You could take it to its limit by using 25600 samples and dividing
by 100, rounding the result.

It is all pretty straight forward. Check the drift perhaps a couple
of times a day, and if the drift gets to be too much for you,
redo the calibration. A "big" drift is perhaps one degree, or
at most two, during the 15 second autonomous period.
By recalibration you can reduce the drift to a tenth of a degree
or so.


I have had time to look for the Amtel oversampling documentation
and look at it this evening. The goal of that approach is to improve
the resolution of the direct gyro signal by oversampling, using the
noise to produce a higher resolution average. In essense, we
are playing the same game with the integration approach laid
out above and also suggested many times by Chris Hibner.
One need not oversample so much to exploit the technique when
what you want is the integral, and in fact there is a point of diminishing
returns due to the increased correlation between successive points.

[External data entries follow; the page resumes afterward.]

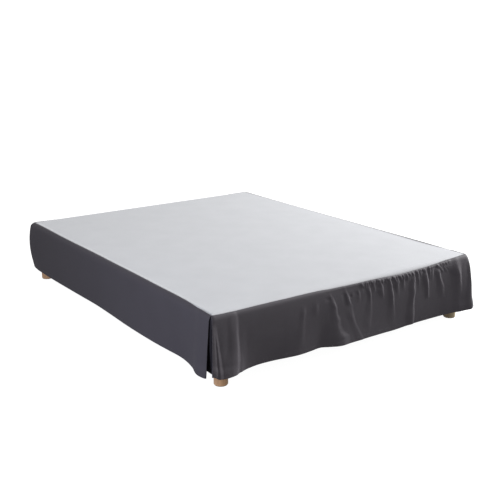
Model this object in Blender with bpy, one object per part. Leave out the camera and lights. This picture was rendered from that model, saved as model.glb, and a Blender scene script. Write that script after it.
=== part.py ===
"""Bed skirt fitted over a bed base, in metres with +Z up.

The origin is on the floor under the middle of the bed. The foot end faces -Y, the head end +Y, and the left
side -X. Every cloth is modelled on its inner face, as a grid of stations along the edge of the bed by rows
down the cloth, and a Solidify modifier then adds the cloth's thickness outwards.

A point of cloth is found from four values:
  station  the distance along the edge of the bed, from a corner,
  arc      the length of cloth from where it leaves the flat top, first round the edge and then straight down,
  layer    how far this layer lies out from the innermost one, where the cloth is folded,
  swing    how far the hanging cloth stands out from a plain vertical drop.
"""

from math import cos, exp, pi, radians, sin

import bmesh
import bpy
from mathutils import Matrix, Vector

# ---- Driving dimensions ------------------------------------------------------------------------------

BASE_WIDTH = 1.60
BASE_LENGTH = 2.00
BASE_TOP = 0.350          # height of the base's top above the floor
BASE_DEPTH = 0.150
BASE_EDGE_RADIUS = 0.028  # padded top edge
BASE_CORNER_RADIUS = 0.040
BASE_FOOT_RADIUS = 0.006  # bottom edge
LEG_RADIUS = 0.032
LEG_EDGE_RADIUS = 0.003
LEG_PLACES = {            # axis of each leg, set by hand, so the foot end's two aren't quite a pair
    "leg_foot_left": (-0.7185, -0.943),
    "leg_foot_right": (0.7465, -0.954),
    "leg_head_left": (-0.735, 0.955),
    "leg_head_right": (0.735, 0.955),
    "leg_middle": (0.0, 0.0),
}

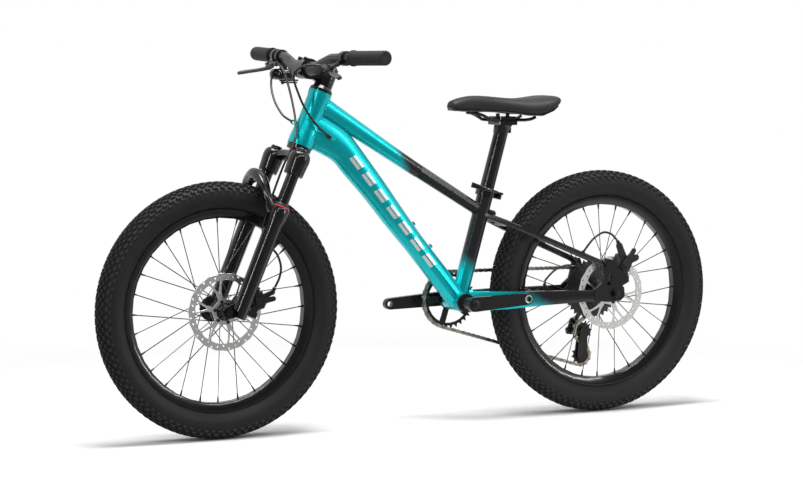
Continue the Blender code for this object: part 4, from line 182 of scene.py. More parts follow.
ARCH = (
    # forward, out, height, half depth and half thickness of the fork's arch, from leg to middle
    (0.024, 0.064, 0.221, 0.0088, 0.0078), (0.04, 0.0615, 0.232, 0.009, 0.0072),
    (0.053, 0.055, 0.25, 0.0098, 0.0072), (0.0625, 0.04, 0.272, 0.0114, 0.0086),
    (0.0665, 0.018, 0.284, 0.0142, 0.0108), (0.0675, 0.0, 0.288, 0.0152, 0.0118))
# Height below the bar and share of full size of the shifter's rounded pod
POD_LEVELS = (
    (-0.0258, 0.74), (-0.0244, 0.9), (-0.0215, 0.99), (-0.016, 1.03), (-0.01, 1.01), (-0.006, 0.92),
    (-0.0034, 0.74), (-0.0022, 0.45))
THROAT = (
    # upper and lower edge of the down tube's formed head, each as (x, z), and half its width
    ((0.236, 0.67), (0.264, 0.604), 0.019), ((0.214, 0.6605), (0.238, 0.589), 0.0222),
    ((0.176, 0.638), (0.215, 0.5775), 0.0233), ((0.1515, 0.616), (0.189, 0.562), 0.0235),
    ((0.123, 0.581), (0.1665, 0.5365), 0.0235), ((0.0763, 0.5208), (0.1191, 0.4853), 0.0234),
    ((0.0298, 0.4579), (0.0686, 0.4256), 0.0232), ((-0.0097, 0.4063), (0.0253, 0.3771), 0.0226))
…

If what I wanted was the best possible direct rotation rate signal,
I would use the Amtel approach that Kevin has coded, but since what
I want is the integral, the strategy shown above is, in my view, the best one
and it does not require one to burden the PIC processor with a high
interrupt rate.

Gotta get some sleep,
it will be a long day tomorrow.

Eugene

Re: Gyro Repeatability, Expected Drift ?
 

Thanks for the outstanding heads up on this stuff.
I waited one day and now both Sparkfun and Digikey went out of stock on the ADXRS300 stuff. But Digikey is due back soon.

Our Robot (in quarantine) currently has the 2008 gyro. A test robot I believe has the 2007 and I am testing at home with which is now clear to me to be the 2006 gyro. It sounds like the 2007 and 2006 have twice the max rate of the 2008 so maybe we should use them on the robot. However, it is the 2006 that is having the repeatabilitity issues on a compass board.